Que os livros sejam suportados pela Acção Social
Escolar para todos os que, comprovadamente, não os podem comprar é
inquestionável. Ninguém pode deixar de ter as condições mínimas de estudo por
questões económicas e se o Estado Social serve para alguma coisa esta está no
topo das prioridades. Isso já acontece, colocando manuais escolares à
disposição dos beneficiários.
Também é inquestionável que uma das prioridades é
acabar com a renda que as editoras recebem à custa das famílias, obrigando-as a
comprar manuais e livros de actividades novos em cada ano lectivo, num negócio
que conta com a cumplicidade de quem decide e aprova os manuais para cada ano –
sobre isto é obrigatório ler este texto de António Araújo.
Mas não é isso que vai ser feito. Os manuais passam
a ser «gratuitos» para quem os utiliza mas são pagos pelo Estado, portanto por
todos os contribuintes, às editoras, que mantêm o seu negócio. Como a medida
vai ser universal, as famílias mais abastadas serão tão beneficiadas como as
mais carenciadas. É o mesmo truque de magia das SCUT. Neste caso a factura não
é paga na livraria mas sim na repartição de finanças.
Outro exemplo. Há semanas, no meio da «guerra»

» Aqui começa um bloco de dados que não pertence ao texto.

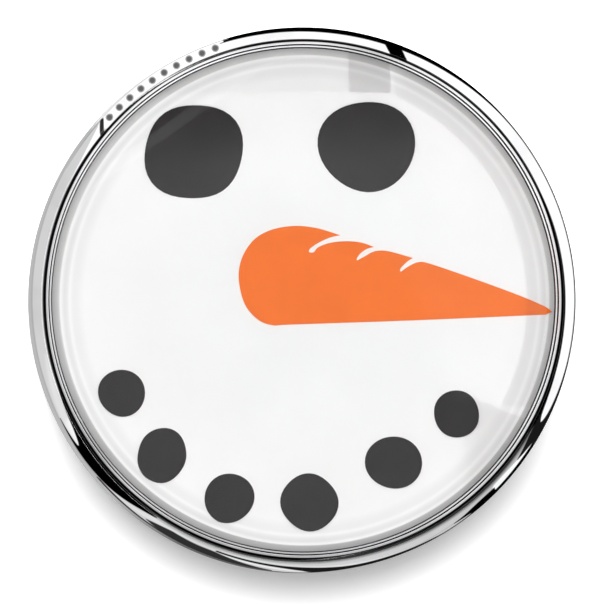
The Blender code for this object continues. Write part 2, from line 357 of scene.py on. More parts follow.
# ---- materials ----------------------------------------------------------------------------
PAINTED_SHADE_RADII = [(9.468, 9.568), (9.335, 9.390), (9.200, 9.283)]  # radii of the grooves that are painted dark, as painted shade
GROOVE_FADE = 0.006


def painted_groove_shade(nodes, position):
    """Up to 1 in the fine grooves around the glass and in the dimples, 0 elsewhere: painted shade
    that stands in for the shade and dark reflections in these hollows."""
    radius = axis_distance(nodes, position)
    cover = 0.0
    for inner, outer in PAINTED_SHADE_RADII:
        past_inner = nodes.smooth_step(radius, inner - GROOVE_FADE, inner + GROOVE_FADE)
        before_outer = nodes.smooth_step(radius, outer - GROOVE_FADE, outer + GROOVE_FADE,
                                         1.0, 0.0)
        cover = nodes.math("MAXIMUM", cover, nodes.math("MULTIPLY", past_inner, before_outer))
    split = nodes.add("ShaderNodeSeparateXYZ")
    nodes.join(position, split.inputs[0])
    front = nodes.smooth_step(nodes.math("MULTIPLY", split.outputs["Y"], -1 / MM),
                              FLOOR + 0.1, FLOOR + 0.2)
    cover = nodes.math("MULTIPLY", cover, front)
    pressed = nodes.add("ShaderNodeAttribute", attribute_name="pressed").outputs["Fac"]
    dimples = nodes.smooth_step(pressed, 0.1 * DIMPLE_DEPTH, 0.8 * DIMPLE_DEPTH, 0.0, 0.85)
    return nodes.math("MAXIMUM", cover, dimples)


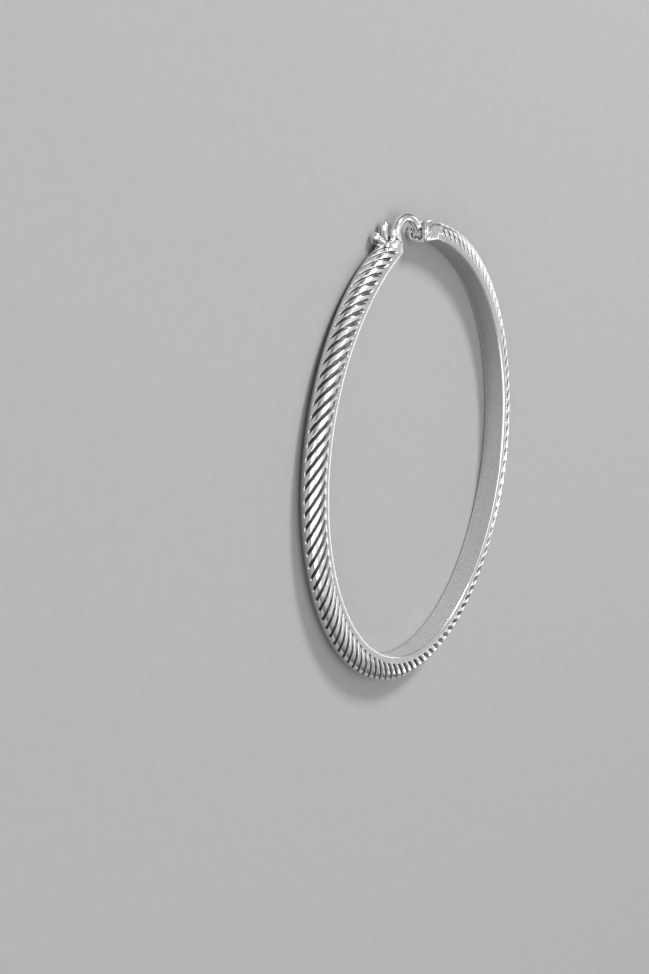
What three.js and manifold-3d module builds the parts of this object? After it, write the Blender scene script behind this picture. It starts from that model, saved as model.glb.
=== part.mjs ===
// Large ribbed hoop earring with a hinged ear wire, in millimetres.
// The hoop lies on its side: its axis runs along Z, one side rim rests on z = 0,
// and +Y points to the middle of the ear wire. The hinge is on the +X side.
// The shapes are made about the hoop's axis and moved to the middle of the base at the end.
import * as THREE from "three";
import { mergeVertices } from "three/addons/utils/BufferGeometryUtils.js";
import Module from "manifold-3d";

// Band of the hoop
const outerDiameter = 50;
const bandWidth = 2.5;
const bandThickness = 2.7;
const sideHeight = 1.25;
const rimHeight = 0.75;
const edgeRound = 0.15;

// Slanted grooves in the upper half of the outer dome, with ribs left between them
const ribPitch = 1.428;
const grooveDepth = 0.28;
const grooveRun = 0.15;
const ribsAcross = 5;
const ribFade = 1.3;
const plainEnd = 0.9;

// Ear wire: an arch from the pin to the catch
const wireDiameter = 1;
const wireSpan = 6;
const archHeight = 2.15;
const eyeDiameter = 1.26;

// Hinge pin and the slotted fork that holds it
const pinDiameter = 0.52;
const pinDepth = 1.1;
const pinClearance = 0.08;
const forkSideInset = 0.08;
const forkLip = 0.85;
const forkTopDepth = 0.15;
const forkFloorRise = 0.5;
const forkCorner = 1;
const forkTopCorner = 0.8;
const forkEdge = 0.12;
const slotSideClearance = 0.2;
const slotFloorClearance = 0.12;
const slotRun = 2.5;

// Catch: a small trough on the free end of the band, with flared and beaded corners
const catchClearance = 0.16;
const endRounding = 0.4;
const hornDiameter = 0.84;
const webDiameter = 0.56;
const beadDiameter = 1;
const smallBeadDiameter = 0.58;
const hornSpread = 0.6;
const hornHeight = 1.3;
const catchLength = 3;

// The band is thinner toward both of its ends
const catchThinning = 0.95;
const catchThinningLength = 14;
const hingeThinning = 0.75;
const hingeThinningLength = 11;

// Places worked out from the sizes above
const outerRadius = outerDiameter / 2;
const innerRadius = outerRadius - bandThickness;
const rimRadius = innerRadius + rimHeight;
const sideRadius = innerRadius + sideHeight;
const domeRise = outerRadius - sideRadius;
const halfWidth = bandWidth / 2;
const domeLength = (Math.PI * (domeRise + halfWidth)) / 2;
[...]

comercial das ligações aéreas Lisboa-Porto – sobretudo depois dos preços de
saldo que a Ryanair e a Easyjet começaram a cobrar nessa rota – a CP decidiu
entrar na liça. Anunciou descontos de 65% nos bilhetes comprados com uma semana
de antecedência que, no caso da classe turística do Alfa, passam de 30,30 euros
para 11 euros. É óptimo que a CP tenha uma forte dinâmica comercial, que
melhore os seus serviços e tente cativar passageiros. Mas há aqui um pequeno
detalhe: a CP é uma empresa pública, historicamente deficiária e com uma dívida
monstruosa. Adivinhem, portanto, quem paga as perdas de receita que não sejam
compensadas com corte equivalente de custos: se respondeu «o contribuinte»,
acertou.
Em 2014 (as contas do ano passado ainda não estão
disponíveis) a CP teve prejuízos de 161 milhões de euros, fechou com uma dívida
acumulada de 4,5 mil milhões de euros e manteve-se tecnicamente falida, com
capitais próprios negativos de 3,6 mil milhões de euros — isto quer dizer,
grosso modo, que se a empresa tivesse sido fechada nessa altura a factura que
sobrava para os contribuintes era essa, de 3,6 mil milhões de euros.
Ou seja, os descontos de que os passageiros
beneficiam na CP não serão pagos por mais ninguém senão os contribuintes.
Eu, que não hesito em preferir o comboio sempre que
vou ao Porto — é tão rápido e mais barato do que o automóvel, é cómodo, permite
que se vá a trabalhar durante a viagem com a rede wifi disponível e deixa-nos
nos centros das cidades — agradeço a amabilidade e o desconto, que aproveitarei
com prazer. Duvido é que o meu vizinho da frente, que nunca precisa de viajar
no Alfa, sinta o mesmo prazer por pagar uma parte substancial do meu bilhete de
comboio quando desconta o IRS e paga o IVA no supermercado para suportar as
promoções de uma empresa pública cronicamente deficitária.